== WHAT TO PRODUCE ==
Everything from the line with "Write part 2" through the line with "FROND_SEED = 41" should be repeated exactly, both of those lines included, and nothing else.

== ENTRIES ==
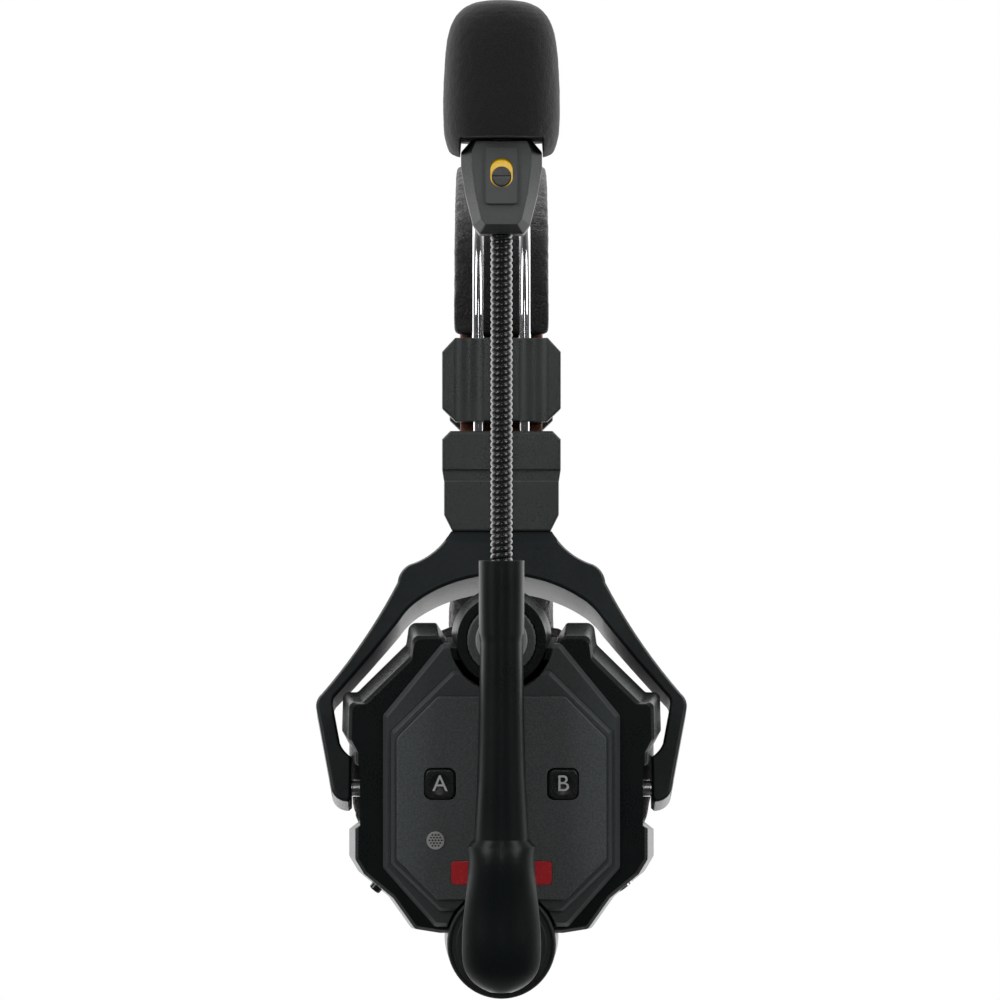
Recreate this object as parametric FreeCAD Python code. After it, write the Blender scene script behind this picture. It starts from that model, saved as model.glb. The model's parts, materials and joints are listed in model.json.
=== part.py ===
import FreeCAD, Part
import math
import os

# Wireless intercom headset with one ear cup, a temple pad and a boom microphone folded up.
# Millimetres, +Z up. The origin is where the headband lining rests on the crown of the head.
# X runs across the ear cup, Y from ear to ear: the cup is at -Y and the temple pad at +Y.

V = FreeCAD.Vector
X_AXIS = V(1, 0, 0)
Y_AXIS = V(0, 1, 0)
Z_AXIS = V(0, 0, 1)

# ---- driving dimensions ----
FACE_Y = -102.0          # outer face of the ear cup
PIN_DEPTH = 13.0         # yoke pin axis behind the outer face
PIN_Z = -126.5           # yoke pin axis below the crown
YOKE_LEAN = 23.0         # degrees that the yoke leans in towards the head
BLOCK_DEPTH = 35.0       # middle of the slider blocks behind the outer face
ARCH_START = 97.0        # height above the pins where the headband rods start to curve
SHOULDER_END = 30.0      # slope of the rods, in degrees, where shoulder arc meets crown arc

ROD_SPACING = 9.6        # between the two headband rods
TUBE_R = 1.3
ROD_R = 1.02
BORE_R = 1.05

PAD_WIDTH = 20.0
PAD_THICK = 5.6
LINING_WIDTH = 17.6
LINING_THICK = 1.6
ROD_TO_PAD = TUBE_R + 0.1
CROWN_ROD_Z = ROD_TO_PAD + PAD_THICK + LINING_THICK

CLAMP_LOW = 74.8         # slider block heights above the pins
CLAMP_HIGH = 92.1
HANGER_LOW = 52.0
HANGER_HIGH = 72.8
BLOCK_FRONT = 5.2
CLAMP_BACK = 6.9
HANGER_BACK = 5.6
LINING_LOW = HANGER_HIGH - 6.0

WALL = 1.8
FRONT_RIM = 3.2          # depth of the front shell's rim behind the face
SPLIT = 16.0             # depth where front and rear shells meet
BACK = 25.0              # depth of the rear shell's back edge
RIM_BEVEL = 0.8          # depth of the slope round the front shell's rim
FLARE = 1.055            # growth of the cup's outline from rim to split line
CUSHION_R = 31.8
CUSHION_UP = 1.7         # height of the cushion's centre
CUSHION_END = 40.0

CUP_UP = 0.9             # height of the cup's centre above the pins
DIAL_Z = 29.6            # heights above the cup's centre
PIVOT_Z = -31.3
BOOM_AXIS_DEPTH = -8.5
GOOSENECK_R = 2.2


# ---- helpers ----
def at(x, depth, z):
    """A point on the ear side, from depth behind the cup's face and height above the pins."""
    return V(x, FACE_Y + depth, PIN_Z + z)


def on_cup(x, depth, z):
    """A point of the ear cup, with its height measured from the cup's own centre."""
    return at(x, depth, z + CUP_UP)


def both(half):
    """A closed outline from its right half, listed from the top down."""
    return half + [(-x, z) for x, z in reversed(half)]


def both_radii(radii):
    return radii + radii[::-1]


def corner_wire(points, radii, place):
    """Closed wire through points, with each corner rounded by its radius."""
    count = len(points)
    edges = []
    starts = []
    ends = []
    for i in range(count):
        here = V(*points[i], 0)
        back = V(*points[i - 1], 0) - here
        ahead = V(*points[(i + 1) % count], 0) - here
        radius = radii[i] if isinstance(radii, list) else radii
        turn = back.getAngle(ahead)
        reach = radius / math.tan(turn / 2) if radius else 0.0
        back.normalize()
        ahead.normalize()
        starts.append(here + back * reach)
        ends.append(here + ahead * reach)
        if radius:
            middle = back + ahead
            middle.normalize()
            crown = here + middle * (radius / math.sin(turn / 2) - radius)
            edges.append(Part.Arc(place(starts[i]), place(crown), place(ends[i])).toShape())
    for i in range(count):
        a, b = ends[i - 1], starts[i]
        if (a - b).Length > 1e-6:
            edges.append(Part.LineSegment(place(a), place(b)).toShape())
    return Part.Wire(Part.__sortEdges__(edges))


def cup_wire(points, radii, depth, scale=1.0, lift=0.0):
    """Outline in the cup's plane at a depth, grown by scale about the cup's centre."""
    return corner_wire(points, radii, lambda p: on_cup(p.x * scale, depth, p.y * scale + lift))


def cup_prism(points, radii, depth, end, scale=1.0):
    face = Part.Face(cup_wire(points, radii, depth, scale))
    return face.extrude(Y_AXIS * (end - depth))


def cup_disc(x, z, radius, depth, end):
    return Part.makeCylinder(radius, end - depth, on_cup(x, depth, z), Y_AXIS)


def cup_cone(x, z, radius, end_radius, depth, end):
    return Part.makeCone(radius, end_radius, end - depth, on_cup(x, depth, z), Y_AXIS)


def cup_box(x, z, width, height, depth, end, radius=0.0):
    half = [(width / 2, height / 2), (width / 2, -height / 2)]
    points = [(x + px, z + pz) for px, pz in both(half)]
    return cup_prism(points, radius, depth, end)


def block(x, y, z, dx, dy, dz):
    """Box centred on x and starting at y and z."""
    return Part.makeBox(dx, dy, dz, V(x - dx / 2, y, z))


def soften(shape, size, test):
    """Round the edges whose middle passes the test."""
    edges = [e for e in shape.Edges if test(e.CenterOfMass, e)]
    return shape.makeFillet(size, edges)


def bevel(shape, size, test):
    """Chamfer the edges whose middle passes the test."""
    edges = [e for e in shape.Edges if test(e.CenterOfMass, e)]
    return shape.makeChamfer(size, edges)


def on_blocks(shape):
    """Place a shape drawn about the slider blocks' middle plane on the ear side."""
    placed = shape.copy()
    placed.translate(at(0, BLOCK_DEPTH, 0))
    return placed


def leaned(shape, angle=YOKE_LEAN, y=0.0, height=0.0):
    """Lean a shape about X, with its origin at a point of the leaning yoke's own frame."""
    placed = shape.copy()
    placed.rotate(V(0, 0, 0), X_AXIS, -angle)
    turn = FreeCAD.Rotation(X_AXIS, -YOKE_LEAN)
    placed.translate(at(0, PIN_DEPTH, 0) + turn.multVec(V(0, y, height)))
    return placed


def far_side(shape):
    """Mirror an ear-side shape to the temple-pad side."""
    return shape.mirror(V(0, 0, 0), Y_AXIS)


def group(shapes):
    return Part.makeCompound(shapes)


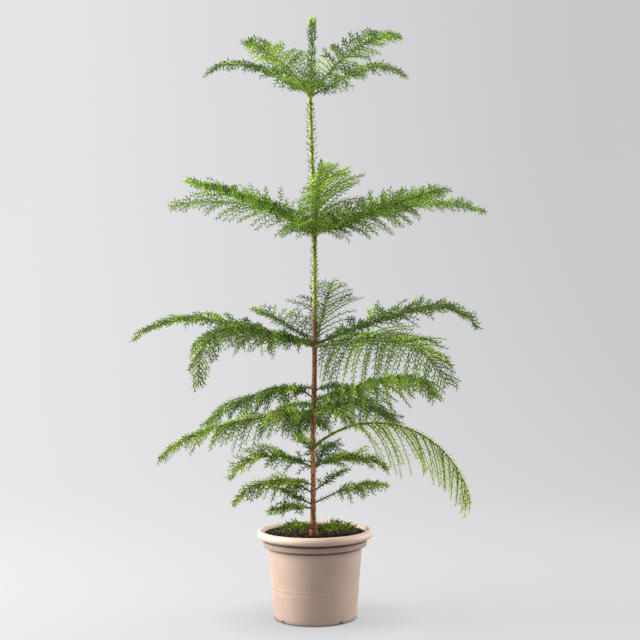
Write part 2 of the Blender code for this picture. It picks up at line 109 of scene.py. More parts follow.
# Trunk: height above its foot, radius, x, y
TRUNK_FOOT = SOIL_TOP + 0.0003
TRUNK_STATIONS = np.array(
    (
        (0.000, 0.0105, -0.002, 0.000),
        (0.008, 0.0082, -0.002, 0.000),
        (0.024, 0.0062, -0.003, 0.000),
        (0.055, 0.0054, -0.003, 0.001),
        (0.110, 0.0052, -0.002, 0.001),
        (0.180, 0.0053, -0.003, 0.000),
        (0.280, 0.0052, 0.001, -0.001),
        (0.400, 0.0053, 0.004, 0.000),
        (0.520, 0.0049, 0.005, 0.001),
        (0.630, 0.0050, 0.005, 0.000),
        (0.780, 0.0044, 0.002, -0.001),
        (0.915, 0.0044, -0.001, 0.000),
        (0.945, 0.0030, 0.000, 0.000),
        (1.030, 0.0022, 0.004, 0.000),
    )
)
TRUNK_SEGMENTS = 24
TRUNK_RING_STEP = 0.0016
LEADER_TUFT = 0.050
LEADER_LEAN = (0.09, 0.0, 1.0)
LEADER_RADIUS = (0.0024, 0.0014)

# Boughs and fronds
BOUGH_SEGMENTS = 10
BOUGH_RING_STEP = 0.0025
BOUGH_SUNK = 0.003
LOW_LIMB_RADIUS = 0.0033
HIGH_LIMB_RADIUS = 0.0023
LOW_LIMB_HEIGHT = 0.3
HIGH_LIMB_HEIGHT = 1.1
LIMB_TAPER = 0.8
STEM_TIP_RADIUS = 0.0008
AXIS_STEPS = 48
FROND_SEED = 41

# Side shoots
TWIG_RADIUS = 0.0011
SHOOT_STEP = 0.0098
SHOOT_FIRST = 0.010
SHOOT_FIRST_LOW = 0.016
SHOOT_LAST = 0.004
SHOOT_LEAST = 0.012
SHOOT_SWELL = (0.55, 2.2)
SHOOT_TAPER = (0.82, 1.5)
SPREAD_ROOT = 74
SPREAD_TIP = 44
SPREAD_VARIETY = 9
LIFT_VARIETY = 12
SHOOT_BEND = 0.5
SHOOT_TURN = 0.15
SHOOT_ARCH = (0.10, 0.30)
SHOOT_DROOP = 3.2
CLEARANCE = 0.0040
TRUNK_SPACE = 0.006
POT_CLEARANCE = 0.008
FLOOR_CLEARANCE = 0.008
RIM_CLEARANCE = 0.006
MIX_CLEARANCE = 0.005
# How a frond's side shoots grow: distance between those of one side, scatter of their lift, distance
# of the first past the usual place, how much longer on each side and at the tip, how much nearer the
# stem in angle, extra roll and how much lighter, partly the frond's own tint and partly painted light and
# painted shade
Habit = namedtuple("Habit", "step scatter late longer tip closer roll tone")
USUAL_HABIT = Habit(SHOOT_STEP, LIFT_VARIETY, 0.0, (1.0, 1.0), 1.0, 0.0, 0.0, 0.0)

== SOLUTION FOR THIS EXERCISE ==
Write part 2 of the Blender code for this picture. It picks up at line 109 of scene.py. More parts follow.
# Trunk: height above its foot, radius, x, y
TRUNK_FOOT = SOIL_TOP + 0.0003
TRUNK_STATIONS = np.array(
    (
        (0.000, 0.0105, -0.002, 0.000),
        (0.008, 0.0082, -0.002, 0.000),
        (0.024, 0.0062, -0.003, 0.000),
        (0.055, 0.0054, -0.003, 0.001),
        (0.110, 0.0052, -0.002, 0.001),
        (0.180, 0.0053, -0.003, 0.000),
        (0.280, 0.0052, 0.001, -0.001),
        (0.400, 0.0053, 0.004, 0.000),
        (0.520, 0.0049, 0.005, 0.001),
        (0.630, 0.0050, 0.005, 0.000),
        (0.780, 0.0044, 0.002, -0.001),
        (0.915, 0.0044, -0.001, 0.000),
        (0.945, 0.0030, 0.000, 0.000),
        (1.030, 0.0022, 0.004, 0.000),
    )
)
TRUNK_SEGMENTS = 24
TRUNK_RING_STEP = 0.0016
LEADER_TUFT = 0.050
LEADER_LEAN = (0.09, 0.0, 1.0)
LEADER_RADIUS = (0.0024, 0.0014)

# Boughs and fronds
BOUGH_SEGMENTS = 10
BOUGH_RING_STEP = 0.0025
BOUGH_SUNK = 0.003
LOW_LIMB_RADIUS = 0.0033
HIGH_LIMB_RADIUS = 0.0023
LOW_LIMB_HEIGHT = 0.3
HIGH_LIMB_HEIGHT = 1.1
LIMB_TAPER = 0.8
STEM_TIP_RADIUS = 0.0008
AXIS_STEPS = 48
FROND_SEED = 41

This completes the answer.